Shown on dual screen projections, the film simultaneously features each artist’s vision of the journey shot on 16mm film stock. At 200 minutes, T.S.O.Y.W. is a long meditation, with the cameras flowing back and forth from rider to landscape. Scenes move rhythmically between empty roads, filling stations and spectacular stops at Smithson’s Spiral Jetty and Joshua Tree National Park. Eventually the rider fades into the distance, epitomizing Goethe’s romanticized notions of death and freedom.

Films that capture the nature of motorcycling without relying on clichés are rare. Fictional works that portray the deeper emotions and physical endurance of the journey without being laughable could be counted on two fingers before the Whitney Biennial 2008. Most viewers lasted no more than 10 minutes. We’ll be going back for seconds and thirds.

Whitney Biennial 2008

  • Laura Collins

    The rest of the work sucked though, huh?
    And the artists were pretty ridiculous…
    my favorite parody

  • Grant Ray

    I actually liked a few other things. The video installation of the fictional sisters making soap had a wonderful touch of latin magical realism. The film of the blind encountering an elephant was beautifully shot and edited.

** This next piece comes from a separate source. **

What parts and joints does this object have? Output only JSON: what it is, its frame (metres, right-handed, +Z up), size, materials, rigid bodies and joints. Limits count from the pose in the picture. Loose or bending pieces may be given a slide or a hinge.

    Other pieces had elements of interest, but for the most part they felt either emotionally or conceptually flimsy. Craftsmanship and the lack thereof was also prevalent in many of the works. Sculptures were still arguing the beauty of industrial materialism, photographs still bowing under the weight of Eggleston, etc.

    And, of course, showing Spike Lee’s When the Levee’s Broke made everyone, (and thing), just look like a bunch of vain twats.